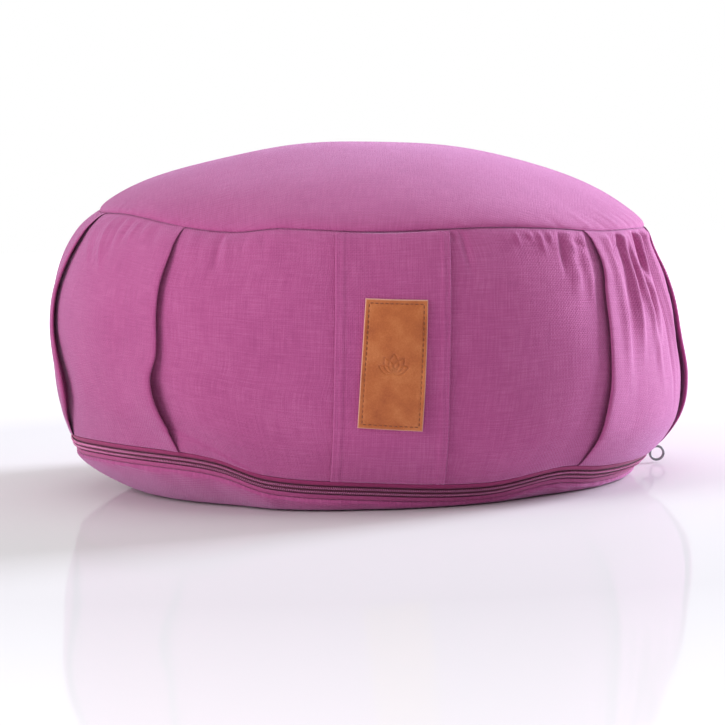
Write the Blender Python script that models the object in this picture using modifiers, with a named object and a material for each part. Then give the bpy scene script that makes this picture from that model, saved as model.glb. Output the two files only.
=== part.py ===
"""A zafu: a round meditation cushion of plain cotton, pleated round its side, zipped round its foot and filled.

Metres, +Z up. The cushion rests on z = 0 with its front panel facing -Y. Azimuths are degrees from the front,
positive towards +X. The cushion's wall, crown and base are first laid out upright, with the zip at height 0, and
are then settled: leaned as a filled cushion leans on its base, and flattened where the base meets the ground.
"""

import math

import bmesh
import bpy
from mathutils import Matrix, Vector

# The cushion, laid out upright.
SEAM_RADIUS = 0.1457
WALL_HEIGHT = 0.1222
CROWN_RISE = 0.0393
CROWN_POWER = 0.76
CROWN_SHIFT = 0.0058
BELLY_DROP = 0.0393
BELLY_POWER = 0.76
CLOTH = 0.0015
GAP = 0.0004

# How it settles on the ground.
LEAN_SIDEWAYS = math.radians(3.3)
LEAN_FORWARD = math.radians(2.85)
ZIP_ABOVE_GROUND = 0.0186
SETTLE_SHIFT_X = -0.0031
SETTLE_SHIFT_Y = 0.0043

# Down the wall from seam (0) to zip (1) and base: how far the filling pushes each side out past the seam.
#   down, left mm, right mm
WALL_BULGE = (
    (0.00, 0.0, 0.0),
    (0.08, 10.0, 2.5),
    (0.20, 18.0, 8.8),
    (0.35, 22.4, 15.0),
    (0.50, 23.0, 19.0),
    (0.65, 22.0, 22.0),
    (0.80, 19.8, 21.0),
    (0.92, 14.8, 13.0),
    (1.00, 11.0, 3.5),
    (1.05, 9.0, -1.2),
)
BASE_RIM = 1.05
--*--
Please restate the whole listing word for word.

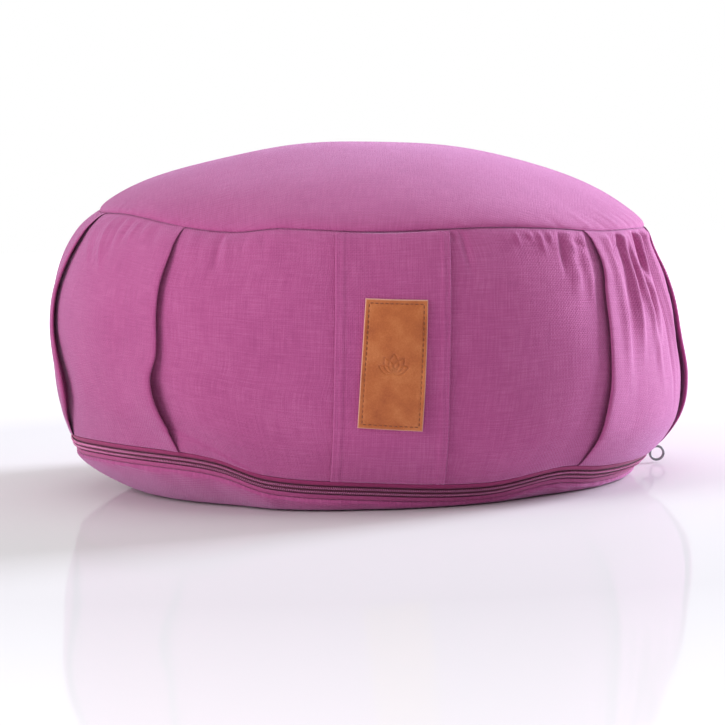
Write the Blender Python script that models the object in this picture using modifiers, with a named object and a material for each part. Then give the bpy scene script that makes this picture from that model, saved as model.glb. Output the two files only.
=== part.py ===
"""A zafu: a round meditation cushion of plain cotton, pleated round its side, zipped round its foot and filled.

Metres, +Z up. The cushion rests on z = 0 with its front panel facing -Y. Azimuths are degrees from the front,
positive towards +X. The cushion's wall, crown and base are first laid out upright, with the zip at height 0, and
are then settled: leaned as a filled cushion leans on its base, and flattened where the base meets the ground.
"""

import math

import bmesh
import bpy
from mathutils import Matrix, Vector

# The cushion, laid out upright.
SEAM_RADIUS = 0.1457
WALL_HEIGHT = 0.1222
CROWN_RISE = 0.0393
CROWN_POWER = 0.76
CROWN_SHIFT = 0.0058
BELLY_DROP = 0.0393
BELLY_POWER = 0.76
CLOTH = 0.0015
GAP = 0.0004

# How it settles on the ground.
LEAN_SIDEWAYS = math.radians(3.3)
LEAN_FORWARD = math.radians(2.85)
ZIP_ABOVE_GROUND = 0.0186
SETTLE_SHIFT_X = -0.0031
SETTLE_SHIFT_Y = 0.0043

# Down the wall from seam (0) to zip (1) and base: how far the filling pushes each side out past the seam.
#   down, left mm, right mm
WALL_BULGE = (
    (0.00, 0.0, 0.0),
    (0.08, 10.0, 2.5),
    (0.20, 18.0, 8.8),
    (0.35, 22.4, 15.0),
    (0.50, 23.0, 19.0),
    (0.65, 22.0, 22.0),
    (0.80, 19.8, 21.0),
    (0.92, 14.8, 13.0),
    (1.00, 11.0, 3.5),
    (1.05, 9.0, -1.2),
)
BASE_RIM = 1.05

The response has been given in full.